Exponential AI Growth: AI’s expanding role increases the risk surface area, intensifying potential vulnerabilities.
The Price of Secrets: Hardcoded credentials can be malicious goldmines. And the cost? Both reputational and financial.

Spotlight: Model Training Data Leakage

During the training of a machine learning model, a data scientist inadvertently included personal identifiable information (PII) in a public dataset. This dataset, used in a Jupyter notebook for model training, was pushed to a public repository during the model development phase. The exposure was not detected until an external security audit was conducted, leading to a potential breach of GDPR compliance and risking hefty fines.

Spotlight: Exposed Cloud Storage Keys

Exposed Cloud Storage Keys In an effort to streamline access to cloud storage during the model training process, an API key for an Amazon S3 bucket was hardcoded into an .ipynb file. This notebook was then shared across teams via a version control system. An automated process designed to scrape repositories for such keys led to unauthorized access and the potential compromise of sensitive company data stored in the cloud.

CodeThreat and CI/CD Integrations

CodeThreat now works seamlessly with a variety of CI/CD platforms including Azure DevOps, Jenkins, and GitHub Actions. With these integrations, you can incorporate CodeThreat’s security scanning into your preferred development environment, ensuring consistent security practices across different systems.

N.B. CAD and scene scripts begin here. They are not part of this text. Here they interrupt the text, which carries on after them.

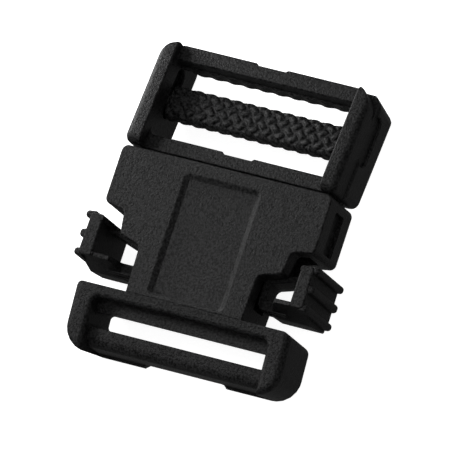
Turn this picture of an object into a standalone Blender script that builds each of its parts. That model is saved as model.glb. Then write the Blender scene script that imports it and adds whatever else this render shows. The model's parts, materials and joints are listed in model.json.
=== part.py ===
"""Side-release buckle for 50 mm webbing, with a tension-adjusting slider bar on its plug half.

Two mouldings lock together: a socket with a fixed web frame, and a plug whose web frame carries a
knurled bar that slides in slots in its side rails.  Both web frames bend down from the flat socket.
Everything is modelled in the socket's own axes (X across, Y towards the plug, Z up, top plate at
Z = 0), then the whole buckle is laid on the ground on the far edges of its two frames.
"""
import math

import bmesh
import bpy
from mathutils import Matrix, Vector

MM = 0.001
MERGE_DISTANCE = 0.00002

# Driving dimensions, in millimetres
BUCKLE_HALF_WIDTH = 31.4
GAP = 0.3                        # clearance between a moving piece and its neighbour
REACH = 40.0                     # cutters run out to here, past everything they cut
OVERLAP = 1.0                    # pieces of one moulding run this far into each other
NUDGE = 0.1                      # keeps two faces from lying in one plane
EDGE_RADIUS = 0.8                # small corners, seen from above or from the side
CORNER_RADIUS = 1.4              # larger corners of the socket's outline

SOCKET_DEPTH = 17.8
SOCKET_MOUTH_Y = 20.8
SHOULDER_END_Y = 4.0
TAB_HALF_WIDTH = 24.5
TAB_END_Y = -3.5
TAB_TAPER = 0.8
SHOULDER_SLOPE = 1.0
NECK_HALF_WIDTH = 17.5
NECK_TOP_Y = -5.5
NECK_TAPER = 0.4
PLATE_THICKNESS = 5.1            # top and bottom plate, measured at their rims
SIDE_WALL = 3.1
SIDE_POCKET = (5.8, 17.8, 1.5)   # Y from, Y to, depth
SIDE_POCKET_MARGIN = 0.4         # pocket to cavity, in height
MOUTH_END_Y = 2.0                # the wide cavity behind the mouth ends here
PANEL_HALF_WIDTH = 11.3
PANEL_Y = (-17.6, 17.0)
PANEL_DEPTH = 0.6

WEB_FRAME_Y = -18.6              # fold between the socket's neck and its web frame
NECK_ROOT_INSET = 0.2            # the block that joins the neck to the frame is narrower than the neck
NECK_ROOT_HEIGHT = (-15.3, -1.0)
WEB_FRAME_TILT = math.radians(9.3)
WEB_FRAME_HALF_WIDTH = 32.2
WEB_FRAME_LENGTH = 18.1
WEB_FRAME_DEPTH = 16.4
WEB_SLOT_HALF_LENGTH = 27.0
WEB_SLOT_Y = (7.3, 12.2)         # distances outwards from the fold
WEB_SHELF_Y = 3.3                # the sunk shelf between the rim and the slot starts here
WEB_SHELF_DEPTH = 5.0
WEB_SHELF_HALF_LENGTH = 26.4
WEB_BAR_DROP = 3.0               # the outer bar's top lies below the frame's rim
WEB_BAR_INSET = 1.0              # the lowered part of the bar stops short of the slot's ends
WEB_CORNER_RADIUS = 5.0
WEB_NOTCH_HALF_WIDTH = 12.5      # shallow notch in the outer bar's far face
WEB_NOTCH_SLOPE = 1.0
WEB_NOTCH_DEPTH = 0.7

PLUG_FOLD_Y = 21.5               # fold between the plug's tongue and its web frame
PLUG_TILT = math.radians(9.5)
PLUG_FRAME_LENGTH = 31.4
RAIL_OUTER = 31.8
RAIL_INNER = 27.1
RAIL_END_RADIUS = 5.9            # seen from above, at the plug frame's outer corners
RAIL_SIDE_RADII = (2.6, 1.6)     # seen from the side, at the rail's outer end: bottom, top
RAIL_TOP = 1.4
RAIL_BOTTOM = -18.8
INNER_CROSSBAR = (0.15, 4.7, -2.9, -16.6)     # set back from the mating plane, Y to, top, bottom
OUTER_CROSSBAR = (26.3, 31.25, -1.9, -8.9)    # Y from, Y to, top, bottom
CROSSBAR_NOTCH_HALF_WIDTH = 4.8
CROSSBAR_NOTCH_DEPTH = 0.8
LIP_TOOTH_PITCH = 4.7
LIP_TOOTH_SHARE = (0.32, 0.20)   # half width of a scallop at the lip and at its root, per pitch
LIP_TOOTH_DEPTH = 0.45

SLIDER_Y = 17.1                  # rest position, from the plug's fold
SLIDER_Z = -8.6
SLIDER_WIDTH = 9.2
SLIDER_THICKNESS = 6.2
SLIDER_HALF_LENGTH = 26.7
SLIDER_BOSS_RADIUS = 2.3
GUIDE_SLOT_Y = (12.4, 27.2)
GUIDE_SLOT_HALF_HEIGHT = 2.7
GUIDE_SLOT_DEPTH = 1.9           # into each rail from its inner face
SLIDER_SQUARENESS = 0.7          # 1 is an ellipse, 0 a rectangle

TONGUE_HALF_WIDTH = 7.3
TONGUE_TAPER = 1.0
TONGUE_END_Y = -2.0
TONGUE_ROOT = 2.2                # how far it runs into the inner crossbar
TONGUE_TOP = -6.4
TONGUE_BOTTOM = -11.4

ARM_TOP = -5.7                   # the part of an arm that lies between the socket's plates
ARM_BOTTOM = -12.1
ARM_ROOT = (17.9, 22.9)          # X of the beam's inner and outer faces at its root
ARM_ROOT_Y = 21.0
ARM_BEAM_OUTER = 19.9            # X of the beam's outer face beside the grip
GRIP_TOP = 1.5
GRIP_BOTTOM = -20.0
GRIP_INNER = 29.9
GRIP_OUTER = 33.6
GRIP_UPPER_Y = 0.3
GRIP_RIDGE_HEIGHT = 1.7
GRIP_RIDGE_WIDTH = 2.1
GRIP_RIDGE_SETBACK = 0.6         # below the grip's top and above its foot
GRIP_RIDGE_Y = (-0.5, -5.9, -11.2)
GRIP_TAPER = 0.4
GRIP_HOOK_THICKNESS = 2.2        # at the grip's upper end, towards the socket
GRIP_BOX_INNER = 28.0            # the grip's upper end starts here, clear of the socket's tab
TIP_BOX_INNER = 22.9             # its tip reaches further in, beside the narrower neck
ARM_TIP_Y = (-13.0, -9.9)
ARM_TIP_INNER = 18.1
ARM_TIP_CHAMFER = 1.6
ARM_WEB_ROOT_Y = -5.2            # inner edge of the web that joins the beam to the grip
ARM_WEB_THICKNESS = 1.7

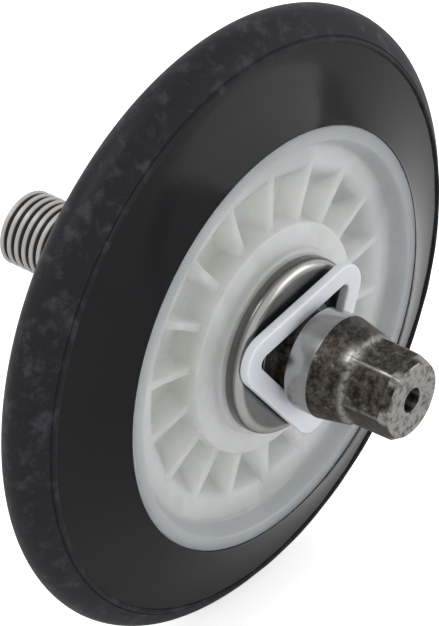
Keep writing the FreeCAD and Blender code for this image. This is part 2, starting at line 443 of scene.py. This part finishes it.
front_rows = rounded([
    (bore_radius, hub_front + 3, 0), (bore_radius, hub_front, 0.35), (PAD_RADIUS, hub_front, 0.25),
    (PAD_RADIUS, hub_front + BOSS_STEP, 0.25), (BOSS_RADIUS, hub_front + BOSS_STEP, 0.3),
    (BOSS_RADIUS, floor, 0)], closed=False)
pocket_line = rounded([
    (BOSS_RADIUS, floor, 0), (BOSS_RADIUS + 0.08, pocket_floor, 0.4),
    (POCKET_BOTTOM_RADIUS, pocket_floor, POCKET_FOOT_FILLET),
    (POCKET_MOUTH_RADIUS, floor, POCKET_MOUTH_FILLET), (MOUTH_END_RADIUS, floor, 0)],
    closed=False, steps=8)
rib_line = along([(BOSS_RADIUS, floor), (MOUTH_END_RADIUS, floor)], 30)
rim_rows = rounded([
    (MOUTH_END_RADIUS + 0.2, floor, 0), (LIP_RADIUS - LIP_SLOPE, floor, 0.5),
    (LIP_RADIUS, hub_front, 0.35),
    (hub_radius, hub_front, 0.15), (hub_radius, hub_rear, 0.15), (REAR_RIM_RADIUS, hub_rear, 0.25),
    (REAR_RIM_RADIUS, hub_rear - 0.8, 0)], closed=False)
rear_pocket_line = rounded([
    (REAR_RIM_RADIUS, hub_rear - REAR_WALL_TOP, 0), (REAR_RIM_RADIUS - 0.1, web_rear, 0.4),
    (POCKET_MOUTH_RADIUS, web_rear, 0.4), (POCKET_MOUTH_RADIUS, inner_web_rear, 0.4),
    (REAR_BOSS_RADIUS + 0.1, inner_web_rear, 0.4),
    (REAR_BOSS_RADIUS, hub_rear - REAR_WALL_TOP, 0)], closed=False)
rear_rib_line = rounded([
    (REAR_RIM_RADIUS, hub_rear - REAR_WALL_TOP, 0),
    (REAR_RIM_RADIUS, hub_rear - REAR_RIB_SETBACK, 0.2),
    (REAR_BOSS_RADIUS, hub_rear - REAR_RIB_SETBACK, 0.2),
    (REAR_BOSS_RADIUS, hub_rear - REAR_WALL_TOP, 0)], closed=False)
rear_rows = rounded([
    (REAR_BOSS_RADIUS, hub_rear - 0.8, 0), (REAR_BOSS_RADIUS, hub_rear, 0.25),
    (bore_radius, hub_rear, 0.35), (bore_radius, hub_rear - 3, 0)], closed=False)

ROWS_ON_A_WALL = 34
hub_rows = np.concatenate([
    both(front_rows[:-1]),
    np.stack([along(rib_line, ROWS_ON_A_WALL), along(pocket_line, ROWS_ON_A_WALL)], 1),
    both(rim_rows),
    np.stack([along(rear_rib_line, ROWS_ON_A_WALL), along(rear_pocket_line, ROWS_ON_A_WALL)], 1),
    both(rear_rows)])
print("hub sector has", len(hub_rows), "rows")

# %% [markdown]
# Across the rib, each column is given by its distance from the rib's centre line in units of the
# rib's half width, and by how far down it lies. The sides slope, as a mould needs, so a rib is
# narrow on top and has its full width at its foot. The last columns reach the middle of the
# pocket, where the next sector takes over.

# %% Hub columns
rib_columns = [(0.0, 0.0), (0.26, 0.0), (0.4, 0.006), (0.5, 0.03), (0.56, 0.09), (0.62, 0.22),
               (0.7, 0.42), (0.8, 0.66), (0.9, 0.85), (1.02, 0.95), (1.2, 0.99), (1.42, 1.0)]
pocket_shares = [0.3, 0.65, 1.0]
sector_half_angle = math.pi / RIB_COUNT
half_width_of_row = np.interp(hub_rows[:, 0, 1], (hub_front + 3, hub_rear - 3),
                              (FRONT_RIB_HALF, REAR_RIB_HALF))


def hub_column(across, down, share):
    """One line of points from the bore's front to its rear, at one side of the rib."""
    line = hub_rows[:, 0] + (hub_rows[:, 1] - hub_rows[:, 0]) * down
    radius = line[:, 0]
    edge = np.arcsin(across * half_width_of_row / radius)
    angle = edge + (sector_half_angle - edge) * share
    return radius, line[:, 1], angle


half_sector = [hub_column(across, down, 0.0) for across, down in rib_columns]
half_sector += [hub_column(rib_columns[-1][0], 1.0, share) for share in pocket_shares]
columns = [(r, y, -a) for r, y, a in half_sector[:0:-1]] + half_sector
first_angle = math.radians(RIB_OFFSET_ANGLE)
sector_grid = np.stack([
    np.stack([r * np.cos(first_angle + a), y, r * np.sin(first_angle + a)], -1)
    for r, y, a in columns], 1)
hub = piece_from_grid("hub_moulding", sector_grid, closed_rows=True, closed_columns=False)

# %% [markdown]
# The tree below takes the sector and gives the whole ring. It makes a row of points in one place,
# puts a copy on each with its own turn about the axle, makes the copies real, and welds the seams.

# %% Helpers: Geometry Nodes
def new_tree(name, sizes):
    """A geometry tree with named inputs for its sizes."""
    tree = bpy.data.node_groups.new(name, "GeometryNodeTree")
    tree.interface.new_socket("Geometry", in_out="INPUT", socket_type="NodeSocketGeometry")
    for label, value in sizes.items():
        kind = "NodeSocketInt" if isinstance(value, int) else "NodeSocketFloat"
        tree.interface.new_socket(label, in_out="INPUT", socket_type=kind)
    tree.interface.new_socket("Geometry", in_out="OUTPUT", socket_type="NodeSocketGeometry")
    return tree, tree.nodes.new("NodeGroupInput").outputs


def close_tree(tree, geometry, material):
    """Real geometry with its material, at the tree's output."""
    real = add(tree, "GeometryNodeRealizeInstances", {"Geometry": geometry})
    finished = add(tree, "GeometryNodeSetMaterial", {
        "Geometry": real.outputs[0], "Material": material})
    add(tree, "NodeGroupOutput", {"Geometry": finished.outputs[0]})


def grow(piece, tree, sizes, sharp_angle=40):
    """Runs a tree on a piece and keeps the result as its plain mesh."""
    modifier = piece.modifiers.new(tree.name, "NODES")
    modifier.node_group = tree
    for socket in tree.interface.items_tree:
        if socket.in_out == "INPUT" and socket.name in sizes:
            modifier[socket.identifier] = sizes[socket.name]
    bpy.context.view_layer.update()
    seen = piece.evaluated_get(bpy.context.evaluated_depsgraph_get())
    grown = bpy.data.meshes.new_from_object(seen)
    piece.modifiers.remove(modifier)
    piece.data = grown
    grown.name = piece.name
    soften(grown, sharp_angle)
    print(piece.name, "grew to", len(grown.vertices), "points and", len(grown.polygons), "faces")


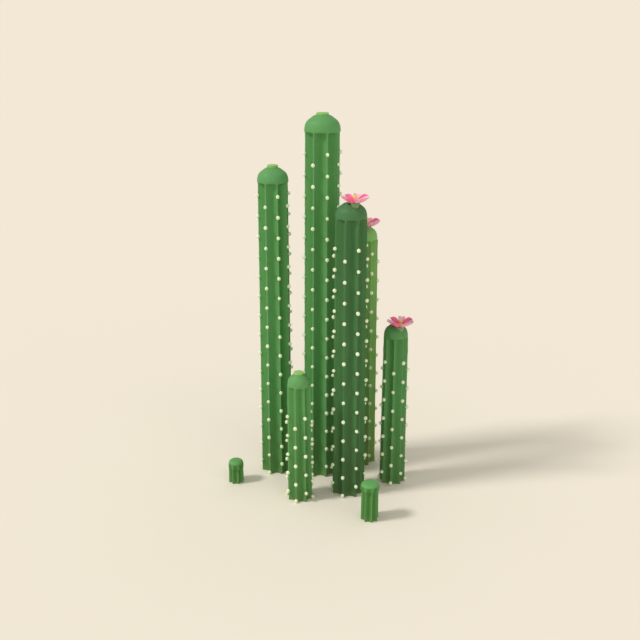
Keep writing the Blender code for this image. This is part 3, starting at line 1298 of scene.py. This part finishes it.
@dataclass(frozen=True)
class Studio:
    """A plain pale floor, soft light from the upper left, and the camera."""

    backdrop: Color = (242, 232, 213)
    sky: Color = (1.0, 0.975, 0.93)
    sky_share: float = 0.56
    key: Lamp = Lamp("key", 0.54, bearing=-75.0, elevation=46.0, softness=11.0, glossy=True)
    fill: Lamp = Lamp("fill", 0.15, bearing=25.0, elevation=22.0, softness=70.0, glossy=False)
    floor_half: float = 120.0
    floor_white: float = 0.98
    eye: tuple[float, float, float] = (-0.01756, -9.625, 5.1282)
    pitch: float = 18.45
    field_of_view: float = 40.0

    def floor(self) -> Object:
        """Makes the floor, as bright as the backdrop under this light.

        Returns:
            The floor.
        """
        half = self.floor_half
        corners = [(-half, -half, 0), (half, -half, 0), (half, half, 0), (-half, half, 0)]
        mesh = bpy.data.meshes.new("floor")
        mesh.from_pydata(corners, [], [(0, 1, 2, 3)])
        made = bpy.data.materials.new("studio floor")
        made.use_nodes = True
        lamps = self.key.on_floor() + self.fill.on_floor()
        light = np.array(self.sky) * self.sky_share + np.array(self.key.color) * lamps
        color = np.minimum(np.array(linear(self.backdrop)[:3]) / light, self.floor_white)
        values = {"Base Color": (*color, 1.0), "Roughness": 1.0, "Specular IOR Level": 0.0}
        for label, value in values.items():
            made.node_tree.nodes["Principled BSDF"].inputs[label].default_value = value
        mesh.materials.append(made)
        return new_object("studio_floor", mesh)

    def world(self) -> None:
        """An even sky: what the camera sees is the backdrop, what lights the plant is dimmer."""
        world = bpy.data.worlds.new("studio")
        bpy.context.scene.world = world
        world.use_nodes = True
        world.node_tree.nodes.clear()
        graph = Graph(world.node_tree)
        seen = graph.node("ShaderNodeBackground", {"Color": linear(self.backdrop), "Strength": 1.0})
        sky = {"Color": (*self.sky, 1.0), "Strength": self.sky_share}
        lit = graph.node("ShaderNodeBackground", sky)
        path = graph.node("ShaderNodeLightPath")
        both = graph.node("ShaderNodeMixShader", {0: path.outputs["Is Camera Ray"], 1: lit, 2: seen})
        graph.node("ShaderNodeOutputWorld", {"Surface": both})

    def camera(self) -> None:
        """The camera, in front of the clump and above it."""
        data = bpy.data.cameras.new("camera")
        data.sensor_width = 36.0
        data.lens = data.sensor_width / 2 / math.tan(math.radians(self.field_of_view / 2))
        data.clip_end = 400.0
        obj = new_object("camera", data)
        obj.location = self.eye
        obj.rotation_euler = (math.radians(90.0 - self.pitch), 0.0, 0.0)
        bpy.context.scene.camera = obj

    def build(self) -> None:
        """Sets up the studio."""
        self.floor()
        self.world()
        self.key.build()
        self.fill.build()
        self.camera()
        bpy.context.scene.view_settings.view_transform = "Standard"
        bpy.context.scene.view_settings.look = "None"


# ---------- the clump

STEMS = (
    Stem(
        name="tall_stem", x=0.0, y=0.0, lean=0.009, foot=0.2156, neck=0.1951, rim=4.062, cap=0.1980,
        cap_height=0.1800, turn=-29.5, skin=MID_SKIN, rows=17, low=0.13, low_next=0.63,
    ),
    Stem(
        name="left_stem", x=-0.5378, y=0.0439, foot=0.1905, neck=0.1720, rim=3.511, cap=0.1740,
        cap_height=0.1600, turn=-25.7, skin=MID_SKIN, rows=15, low=0.12, low_next=0.62,
    ),
    Stem(
        name="front_stem", x=0.3106, y=-0.5097, foot=0.1928, neck=0.1774, rim=3.226, cap=0.1700,
        cap_height=0.1625, turn=-20.5, skin=DARK_SKIN, rows=13, low=0.11, low_next=0.61,
    ),
    Stem(
        name="back_stem", x=0.4699, y=0.2464, foot=0.1928, neck=0.1774, rim=2.826, cap=0.1714,
        cap_height=0.1510, turn=-10.8, skin=OLIVE_SKIN, rows=12, low=0.11, low_next=0.61,
    ),
    Stem(
        name="right_stem", x=0.8398, y=-0.2618, foot=0.1495, neck=0.1375, rim=1.816, cap=0.1353,
        cap_height=0.1448, turn=-55.5, skin=RIGHT_SKIN, rows=7, low=0.65, low_next=0.15,
    ),
    Stem(
        name="short_stem", x=-0.2449, y=-0.6699, lean=-0.007, foot=0.1448, neck=0.1332, rim=1.388,
        cap=0.1240, cap_height=0.1380, turn=-16.6, skin=SHORT_SKIN, rows=5, low=0.01, low_next=0.508,
    ),
    Stem(
        name="left_shoot", x=-1.0109, y=-0.3003, foot=0.0905, neck=0.0875, rim=0.1860, cap=0.0885,
        cap_height=0.0960, turn=-24.0, skin=YOUNG_SKIN,
    ),
    Stem(
        name="right_shoot", x=0.5257, y=-1.1411, foot=0.0985, neck=0.0955, rim=0.3640, cap=0.1030,
        cap_height=0.0810, turn=-34.0, skin=YOUNG_SKIN,
    ),
)
BY_NAME = {stem.name: stem for stem in STEMS}
TIPS = (
    GrowthTip("tall_growth_tip", BY_NAME["tall_stem"], 0.0684, 0.019),
    GrowthTip("left_growth_tip", BY_NAME["left_stem"], 0.0600, 0.026),
    GrowthTip("short_growth_tip", BY_NAME["short_stem"], 0.0540, 0.020),
)
FLOWERS = (
    Flower("front_flower", BY_NAME["front_stem"], 0.0377, 0.0800, 0.007),
    Flower("back_flower", BY_NAME["back_stem"], 0.0480, 0.0650, 0.003),
    Flower("right_flower", BY_NAME["right_stem"], 0.0393, 0.0690, -0.006),
)


def main() -> None:
    """Builds every piece in order, then the studio."""
    logging.basicConfig(level=logging.INFO, format="%(message)s", stream=sys.stdout)
    for part in (*STEMS, *TIPS, *FLOWERS, Studio()):
        part.build()


if __name__ == "__main__":
    main()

For gitlab, You may check the details here: https://github.com/CodeThreat/codethreat-gitlab-plugin

🔍 Instantaneous Scans: Every commit activates real-time security checks. 🚀 Empowering Developers: Real-time feedback refines coding practices. ⏱ Pace Over Everything: Robust security that doesn’t hamper development.

Start with Integration

Effortless Automation: Implement Codethreat’s security scans within your pipeline by using GitLab’s include function, which pulls the necessary configurations from a remote YAML template:

include:
  - 'https://raw.githubusercontent.com/CodeThreat/codethreat-gitlab-plugin/main/templates/codethreat.gitlab-ci.yaml'

Custom Integration for Precise Control: For those who prefer a bespoke setup, manually integrate the YAML configurations from Codethreat’s plugin into your existing .gitlab-ci.yml to maintain granular control over your security protocols.

Configuration

Specialized Codethreat Variables: Set environmental variables specific to Codethreat to tailor your security scanning needs:

CT_BASE_URL: Your Codethreat instance URL.
CT_TOKEN: Your Codethreat API token.
CT_ORGANIZATION: Your organization's name within Codethreat.
FAILED_ARGS: Configure thresholds for security scan failures to suit your organization's risk appetite.

Example Configuration:

variables:
  FAILED_ARGS: '{
    "max_number_of_critical": 5,
    "max_number_of_high": 4,
    "weakness_is": "*.injection.*",
    "condition": "OR",
    "sync_scan": true
  }'

For a default setup without custom failure conditions:

variables:
  FAILED_ARGS: '{}'

Dynamic Scanning Options

Automated Scans (codethreat-sast-scan): Codethreat provides vigilant, automated scanning for a range of codebase activities including merge requests, branch updates, and more.

Manual Scans (codethreat-sast-scan-manual): The manual scan option offers the flexibility to conduct security assessments on demand, providing your team with the tools to maintain rigorous security standards.

Integration Outcomes

With Codethreat integrated into your GitLab CI/CD pipeline:

Proactive Security: Scans are automatically initiated in response to defined events, ensuring continuous security vigilance.
Insights and Oversight: Access comprehensive scan outcomes in the GitLab pipeline logs or through Codethreat’s own interface for an in-depth analysis.